Early this morning, an apology video was posted to the official White House Twitter page with the President donning what was clearly an emergency backup toupee (Democratic Rep. Adam Schiff: “His hair looked like two Furbies fornicating.”), but Mr. Trump, who’s not exactly the most candescent star in the intellectual Orion and won’t be in the running for any elocution awards anytime soon and quite frankly has the explicative ability of a toothless toddler, seems to have been permitted to freestyle the recording à la his modus operandi, which means the clip is diarrheic and convoluted to the point of pain and is really just not the sort of thing you want to be audience to before midday and multiple cups of coffee. His penchant for self-sabotage already the stuff of legend, Mr.
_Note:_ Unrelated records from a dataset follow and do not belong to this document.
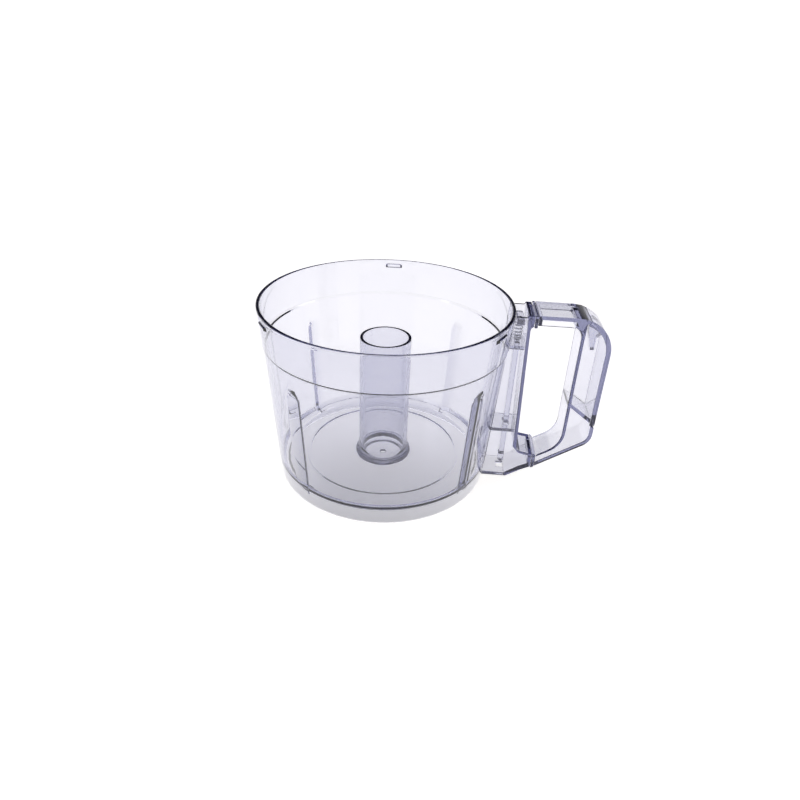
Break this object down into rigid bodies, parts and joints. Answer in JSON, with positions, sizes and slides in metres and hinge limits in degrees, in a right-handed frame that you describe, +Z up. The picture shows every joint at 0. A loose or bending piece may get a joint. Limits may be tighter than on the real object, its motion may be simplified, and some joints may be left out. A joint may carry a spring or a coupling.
{
  "type": "food processor work bowl",
  "caption": "Clear tapered work bowl with a centre shaft tube, stirring ribs, a hollow D handle and a spring-loaded interlock rod in a wall housing.",
  "frame": {"origin": "middle of the bounding box's footprint, on the plane that the foot ring rests on", "axes": "+Z up, +X from the bowl's axis to the handle, +Y to the handle's left seen from the bowl"},
  "size_m": [0.2676, 0.1964, 0.1468],
  "materials": {
    "bowl_clear": "clear polished plastic with a faint violet tint",
    "handle_clear": "clear polished plastic, nearly colourless",
    "rod_clear": "clear moulded plastic",
    "spring_steel": "drawn stainless wire"
  },
  "bodies": {
    "bowl": {"bowl_body": "bowl_clear", "shaft_tube": "bowl_clear", "rod_housing": "bowl_clear", "rod_top_guide": "rod_clear", "rod_low_guide": "rod_clear", "housing_bottom_cap": "bowl_clear", "handle_shell": "handle_clear", "grip_cover": "handle_clear", "handle_top_collar": "handle_clear", "handle_low_collar": "handle_clear"},
    "rod": {"interlock_rod": "rod_clear", "rod_head": "rod_clear", "rod_tip": "rod_clear", "rod_spring": "spring_steel"}
  },
  "joints": [
    {"name": "interlock_press", "type": "slide", "parent": "bowl", "child": "rod", "axis": [0, 0, -1], "range_m": [0, 0.007], "stiffness_N_per_m": 150, "springref_m": -0.01, "deforming": ["rod_spring"]}
  ]
}
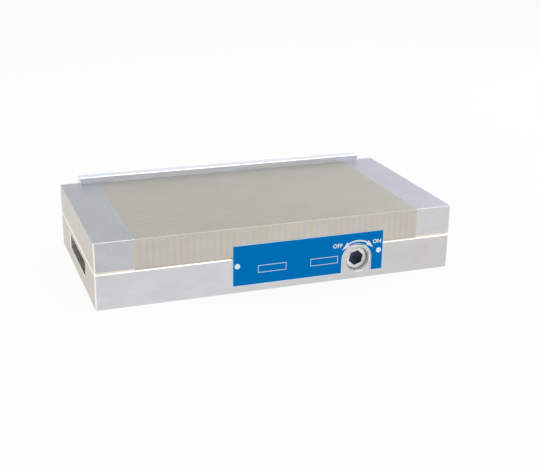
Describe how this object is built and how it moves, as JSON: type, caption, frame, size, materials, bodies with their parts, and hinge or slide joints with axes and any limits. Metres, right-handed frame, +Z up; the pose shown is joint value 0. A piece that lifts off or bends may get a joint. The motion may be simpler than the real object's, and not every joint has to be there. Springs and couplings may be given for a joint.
{
  "type": "magnetic chuck",
  "caption": "Rectangular permanent-magnet work-holding chuck with a laminated fine-pole top, a hexagon key socket that shifts the magnets, end clamp pockets and a rear stop rail.",
  "frame": {"origin": "centre of the underside of the base, without the stop rail", "axes": "+X along the chuck, -Y to the front with the key socket, +Z up out of the work face"},
  "size_m": [0.25, 0.1347, 0.0503],
  "materials": {
    "housing_steel": "ground",
    "plate_steel": "ground",
    "strip_brass": "ground",
    "strip_steel": "ground",
    "gasket_rubber": "matt",
    "screw_steel": "black oxide",
    "dowel_steel": "ground",
    "bush_bronze": "satin",
    "fork_steel": "satin",
    "wear_bronze": "satin",
    "guide_plastic": "moulded",
    "label_aluminium": "satin print",
    "pin_aluminium": "satin",
    "shaft_steel": "turned",
    "core_steel": "milled",
    "carrier_aluminium": "milled",
    "magnet_ferrite": "sintered",
    "rail_steel": "ground"
  },
  "bodies": {
    "chassis": {"base_housing": "housing_steel", "end_block_left": "plate_steel", "end_block_right": "plate_steel", "brass_strips": "strip_brass", "steel_strips": "strip_steel", "plate_gasket": "gasket_rubber", "plate_screws": "screw_steel", "plate_dowels": "dowel_steel", "rail_screws": "screw_steel", "cam_bush": "bush_bronze", "cam_fork": "fork_steel", "fork_screws": "screw_steel", "wear_strips": "wear_bronze", "side_guides": "guide_plastic", "label_plate": "label_aluminium", "label_pins": "pin_aluminium"},
    "cam": {"camshaft": "shaft_steel", "cam_seal": "gasket_rubber", "cam_roller": "dowel_steel", "roller_clip": "screw_steel"},
    "magnet_pack": {"keeper_plate": "core_steel", "yoke_bar": "carrier_aluminium", "rear_bar": "carrier_aluminium", "carrier_end_bars": "carrier_aluminium", "carrier_screws": "screw_steel", "pole_bars": "core_steel", "magnets_north": "magnet_ferrite", "magnets_south": "magnet_ferrite"},
    "stop": {"stop_rail": "rail_steel"}
  },
  "joints": [
    {"name": "cam_turn", "type": "hinge", "parent": "chassis", "child": "cam", "pos_m": [0.0557, 0, 0.0135], "axis": [0, 1, 0], "range_deg": [0, 180]},
    {"name": "magnet_slide", "type": "slide", "parent": "chassis", "child": "magnet_pack", "axis": [1, 0, 0], "range_m": [0, 0.00403]},
    {"name": "stop_rail_lift", "type": "slide", "parent": "chassis", "child": "stop", "axis": [0, 0, 1], "range_m": [-0.0048, 0]}
  ],
  "couplings": [
    {"joint": "cam_turn", "follows": "magnet_slide", "rad_per_m": 779.43}
  ]
}
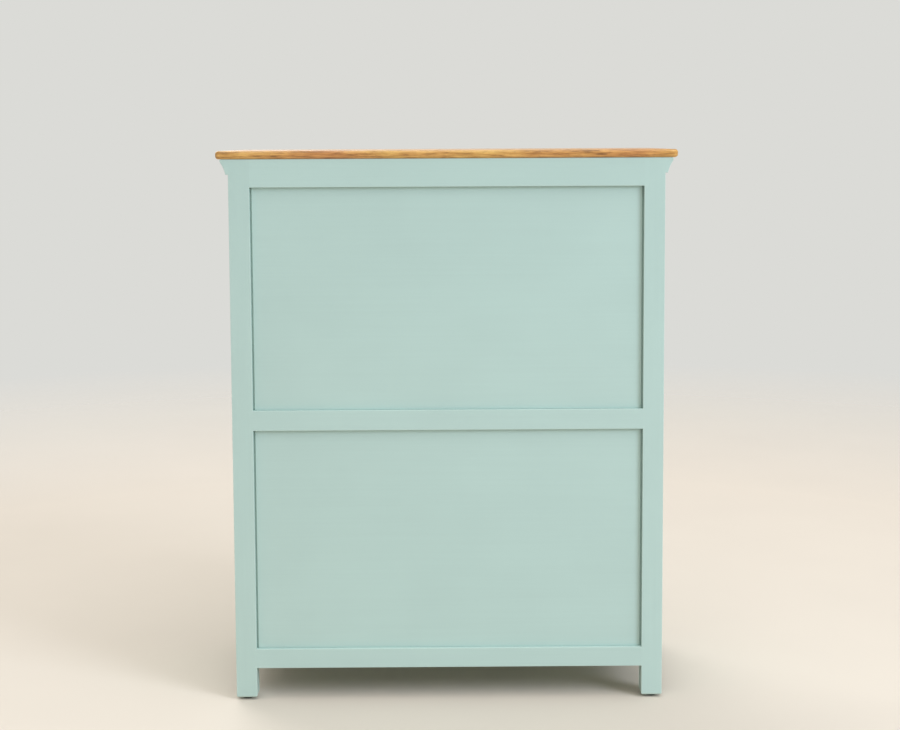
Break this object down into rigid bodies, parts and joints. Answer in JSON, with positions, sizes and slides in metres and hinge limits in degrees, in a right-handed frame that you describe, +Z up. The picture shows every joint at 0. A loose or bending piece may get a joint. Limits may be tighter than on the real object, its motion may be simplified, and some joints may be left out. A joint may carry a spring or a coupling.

Trump has sworn to never punch a woman ever again, but his promise inspires something less than rock-solid confidence for reasons that need not be mentioned.
Coverage of the State Dinner-Pelosi Knockout-AOC Chokehold-360º-Trump Toupee-melee has predictably been intense and multifaceted, with the commentariat from both sides of the aisle assigning blame. It goes without saying that the incident has cast a serious pall over what were already fractious relations between party officials. It’s also created what might be conservatively termed a climate of concern among GOP leaders, seeing as there’s an election coming up, and punching women in the face is generally frowned upon by a considerable swath of the electorate.